> _Data listing_
## Start

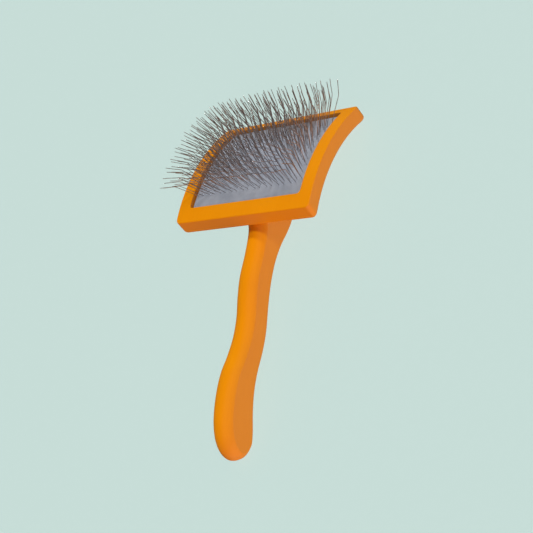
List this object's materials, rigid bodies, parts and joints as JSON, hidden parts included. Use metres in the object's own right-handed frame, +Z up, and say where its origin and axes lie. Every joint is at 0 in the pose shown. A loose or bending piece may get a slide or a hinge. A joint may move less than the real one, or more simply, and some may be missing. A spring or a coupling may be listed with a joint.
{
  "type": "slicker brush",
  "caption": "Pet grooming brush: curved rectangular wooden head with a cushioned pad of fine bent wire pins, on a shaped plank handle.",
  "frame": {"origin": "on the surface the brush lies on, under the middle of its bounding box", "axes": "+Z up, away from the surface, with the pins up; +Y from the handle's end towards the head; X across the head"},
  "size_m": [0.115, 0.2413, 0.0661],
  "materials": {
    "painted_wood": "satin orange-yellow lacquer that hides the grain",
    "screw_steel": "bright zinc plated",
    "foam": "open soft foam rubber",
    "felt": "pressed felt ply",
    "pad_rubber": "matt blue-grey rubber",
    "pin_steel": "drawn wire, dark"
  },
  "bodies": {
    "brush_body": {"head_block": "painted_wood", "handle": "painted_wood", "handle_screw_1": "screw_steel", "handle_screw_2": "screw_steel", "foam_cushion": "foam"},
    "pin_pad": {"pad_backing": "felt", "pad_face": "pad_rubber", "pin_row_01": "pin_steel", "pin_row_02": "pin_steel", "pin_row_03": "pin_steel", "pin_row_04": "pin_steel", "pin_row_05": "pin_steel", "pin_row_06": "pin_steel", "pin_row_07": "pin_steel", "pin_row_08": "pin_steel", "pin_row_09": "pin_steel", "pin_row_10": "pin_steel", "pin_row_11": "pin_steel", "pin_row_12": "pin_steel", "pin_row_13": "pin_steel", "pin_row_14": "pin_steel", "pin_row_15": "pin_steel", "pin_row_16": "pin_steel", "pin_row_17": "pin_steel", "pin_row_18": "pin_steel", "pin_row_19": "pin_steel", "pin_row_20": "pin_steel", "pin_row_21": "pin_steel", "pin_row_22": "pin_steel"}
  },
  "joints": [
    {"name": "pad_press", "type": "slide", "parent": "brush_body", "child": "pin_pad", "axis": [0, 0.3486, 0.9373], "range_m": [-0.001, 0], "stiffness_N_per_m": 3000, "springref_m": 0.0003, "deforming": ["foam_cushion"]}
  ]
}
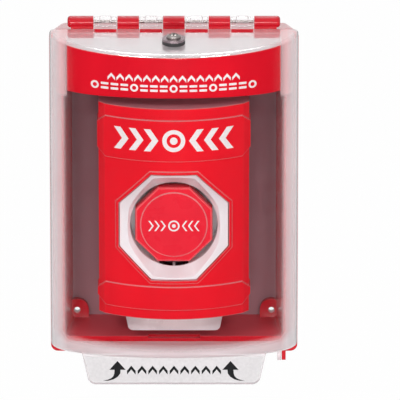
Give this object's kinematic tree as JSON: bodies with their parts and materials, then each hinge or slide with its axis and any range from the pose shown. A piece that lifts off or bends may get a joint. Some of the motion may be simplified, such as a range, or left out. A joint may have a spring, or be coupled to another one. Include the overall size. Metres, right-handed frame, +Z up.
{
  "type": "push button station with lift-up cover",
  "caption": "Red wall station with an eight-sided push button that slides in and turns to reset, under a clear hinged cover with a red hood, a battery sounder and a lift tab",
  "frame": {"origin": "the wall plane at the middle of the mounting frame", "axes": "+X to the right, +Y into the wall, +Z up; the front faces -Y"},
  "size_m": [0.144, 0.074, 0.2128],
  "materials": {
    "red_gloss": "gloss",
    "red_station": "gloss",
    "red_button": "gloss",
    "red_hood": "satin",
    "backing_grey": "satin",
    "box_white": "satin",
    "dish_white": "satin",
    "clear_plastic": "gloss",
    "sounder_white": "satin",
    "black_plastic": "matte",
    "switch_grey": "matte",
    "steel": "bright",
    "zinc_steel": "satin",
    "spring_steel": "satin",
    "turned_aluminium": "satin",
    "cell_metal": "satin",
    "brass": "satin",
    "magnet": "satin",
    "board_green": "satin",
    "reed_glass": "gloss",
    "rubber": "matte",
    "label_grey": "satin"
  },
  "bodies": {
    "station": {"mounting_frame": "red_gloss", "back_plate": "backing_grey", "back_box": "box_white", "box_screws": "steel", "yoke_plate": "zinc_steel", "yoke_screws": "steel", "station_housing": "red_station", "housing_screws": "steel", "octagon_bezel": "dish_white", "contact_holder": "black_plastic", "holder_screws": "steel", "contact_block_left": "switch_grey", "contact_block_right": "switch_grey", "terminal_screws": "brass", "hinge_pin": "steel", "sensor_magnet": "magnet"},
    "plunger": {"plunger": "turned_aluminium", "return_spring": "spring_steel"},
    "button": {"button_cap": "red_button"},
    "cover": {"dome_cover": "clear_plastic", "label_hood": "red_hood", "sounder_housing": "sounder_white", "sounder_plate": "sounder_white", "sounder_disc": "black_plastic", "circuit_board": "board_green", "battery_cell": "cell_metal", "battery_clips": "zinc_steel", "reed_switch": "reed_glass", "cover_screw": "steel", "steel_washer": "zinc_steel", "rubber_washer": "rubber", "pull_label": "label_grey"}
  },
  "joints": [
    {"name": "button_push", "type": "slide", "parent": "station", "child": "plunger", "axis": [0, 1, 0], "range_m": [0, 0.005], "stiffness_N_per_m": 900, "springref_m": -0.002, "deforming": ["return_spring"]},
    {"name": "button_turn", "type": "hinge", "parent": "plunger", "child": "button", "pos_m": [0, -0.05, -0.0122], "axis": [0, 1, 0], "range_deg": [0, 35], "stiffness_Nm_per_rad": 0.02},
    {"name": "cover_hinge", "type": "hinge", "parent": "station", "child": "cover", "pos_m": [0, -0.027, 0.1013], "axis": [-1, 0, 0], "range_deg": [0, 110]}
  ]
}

## End

In full and verbatim, repeat the records given above.

> _Response below_
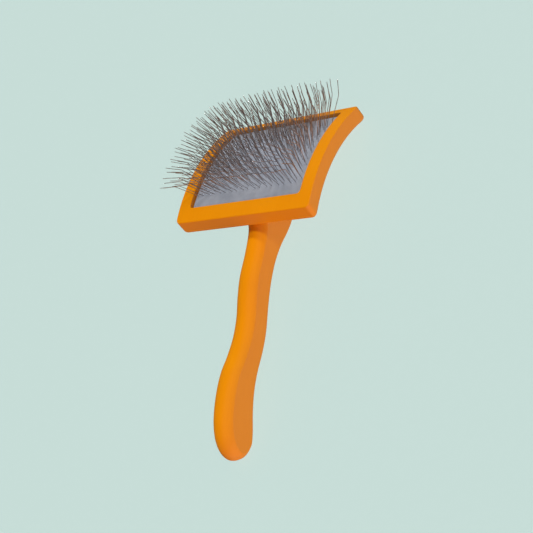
List this object's materials, rigid bodies, parts and joints as JSON, hidden parts included. Use metres in the object's own right-handed frame, +Z up, and say where its origin and axes lie. Every joint is at 0 in the pose shown. A loose or bending piece may get a slide or a hinge. A joint may move less than the real one, or more simply, and some may be missing. A spring or a coupling may be listed with a joint.
{
  "type": "slicker brush",
  "caption": "Pet grooming brush: curved rectangular wooden head with a cushioned pad of fine bent wire pins, on a shaped plank handle.",
  "frame": {"origin": "on the surface the brush lies on, under the middle of its bounding box", "axes": "+Z up, away from the surface, with the pins up; +Y from the handle's end towards the head; X across the head"},
  "size_m": [0.115, 0.2413, 0.0661],
  "materials": {
    "painted_wood": "satin orange-yellow lacquer that hides the grain",
    "screw_steel": "bright zinc plated",
    "foam": "open soft foam rubber",
    "felt": "pressed felt ply",
    "pad_rubber": "matt blue-grey rubber",
    "pin_steel": "drawn wire, dark"
  },
  "bodies": {
    "brush_body": {"head_block": "painted_wood", "handle": "painted_wood", "handle_screw_1": "screw_steel", "handle_screw_2": "screw_steel", "foam_cushion": "foam"},
    "pin_pad": {"pad_backing": "felt", "pad_face": "pad_rubber", "pin_row_01": "pin_steel", "pin_row_02": "pin_steel", "pin_row_03": "pin_steel", "pin_row_04": "pin_steel", "pin_row_05": "pin_steel", "pin_row_06": "pin_steel", "pin_row_07": "pin_steel", "pin_row_08": "pin_steel", "pin_row_09": "pin_steel", "pin_row_10": "pin_steel", "pin_row_11": "pin_steel", "pin_row_12": "pin_steel", "pin_row_13": "pin_steel", "pin_row_14": "pin_steel", "pin_row_15": "pin_steel", "pin_row_16": "pin_steel", "pin_row_17": "pin_steel", "pin_row_18": "pin_steel", "pin_row_19": "pin_steel", "pin_row_20": "pin_steel", "pin_row_21": "pin_steel", "pin_row_22": "pin_steel"}
  },
  "joints": [
    {"name": "pad_press", "type": "slide", "parent": "brush_body", "child": "pin_pad", "axis": [0, 0.3486, 0.9373], "range_m": [-0.001, 0], "stiffness_N_per_m": 3000, "springref_m": 0.0003, "deforming": ["foam_cushion"]}
  ]
}
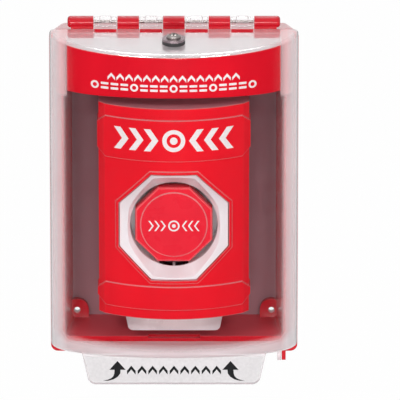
Give this object's kinematic tree as JSON: bodies with their parts and materials, then each hinge or slide with its axis and any range from the pose shown. A piece that lifts off or bends may get a joint. Some of the motion may be simplified, such as a range, or left out. A joint may have a spring, or be coupled to another one. Include the overall size. Metres, right-handed frame, +Z up.
{
  "type": "push button station with lift-up cover",
  "caption": "Red wall station with an eight-sided push button that slides in and turns to reset, under a clear hinged cover with a red hood, a battery sounder and a lift tab",
  "frame": {"origin": "the wall plane at the middle of the mounting frame", "axes": "+X to the right, +Y into the wall, +Z up; the front faces -Y"},
  "size_m": [0.144, 0.074, 0.2128],
  "materials": {
    "red_gloss": "gloss",
    "red_station": "gloss",
    "red_button": "gloss",
    "red_hood": "satin",
    "backing_grey": "satin",
    "box_white": "satin",
    "dish_white": "satin",
    "clear_plastic": "gloss",
    "sounder_white": "satin",
    "black_plastic": "matte",
    "switch_grey": "matte",
    "steel": "bright",
    "zinc_steel": "satin",
    "spring_steel": "satin",
    "turned_aluminium": "satin",
    "cell_metal": "satin",
    "brass": "satin",
    "magnet": "satin",
    "board_green": "satin",
    "reed_glass": "gloss",
    "rubber": "matte",
    "label_grey": "satin"
  },
  "bodies": {
    "station": {"mounting_frame": "red_gloss", "back_plate": "backing_grey", "back_box": "box_white", "box_screws": "steel", "yoke_plate": "zinc_steel", "yoke_screws": "steel", "station_housing": "red_station", "housing_screws": "steel", "octagon_bezel": "dish_white", "contact_holder": "black_plastic", "holder_screws": "steel", "contact_block_left": "switch_grey", "contact_block_right": "switch_grey", "terminal_screws": "brass", "hinge_pin": "steel", "sensor_magnet": "magnet"},
    "plunger": {"plunger": "turned_aluminium", "return_spring": "spring_steel"},
    "button": {"button_cap": "red_button"},
    "cover": {"dome_cover": "clear_plastic", "label_hood": "red_hood", "sounder_housing": "sounder_white", "sounder_plate": "sounder_white", "sounder_disc": "black_plastic", "circuit_board": "board_green", "battery_cell": "cell_metal", "battery_clips": "zinc_steel", "reed_switch": "reed_glass", "cover_screw": "steel", "steel_washer": "zinc_steel", "rubber_washer": "rubber", "pull_label": "label_grey"}
  },
  "joints": [
    {"name": "button_push", "type": "slide", "parent": "station", "child": "plunger", "axis": [0, 1, 0], "range_m": [0, 0.005], "stiffness_N_per_m": 900, "springref_m": -0.002, "deforming": ["return_spring"]},
    {"name": "button_turn", "type": "hinge", "parent": "plunger", "child": "button", "pos_m": [0, -0.05, -0.0122], "axis": [0, 1, 0], "range_deg": [0, 35], "stiffness_Nm_per_rad": 0.02},
    {"name": "cover_hinge", "type": "hinge", "parent": "station", "child": "cover", "pos_m": [0, -0.027, 0.1013], "axis": [-1, 0, 0], "range_deg": [0, 110]}
  ]
}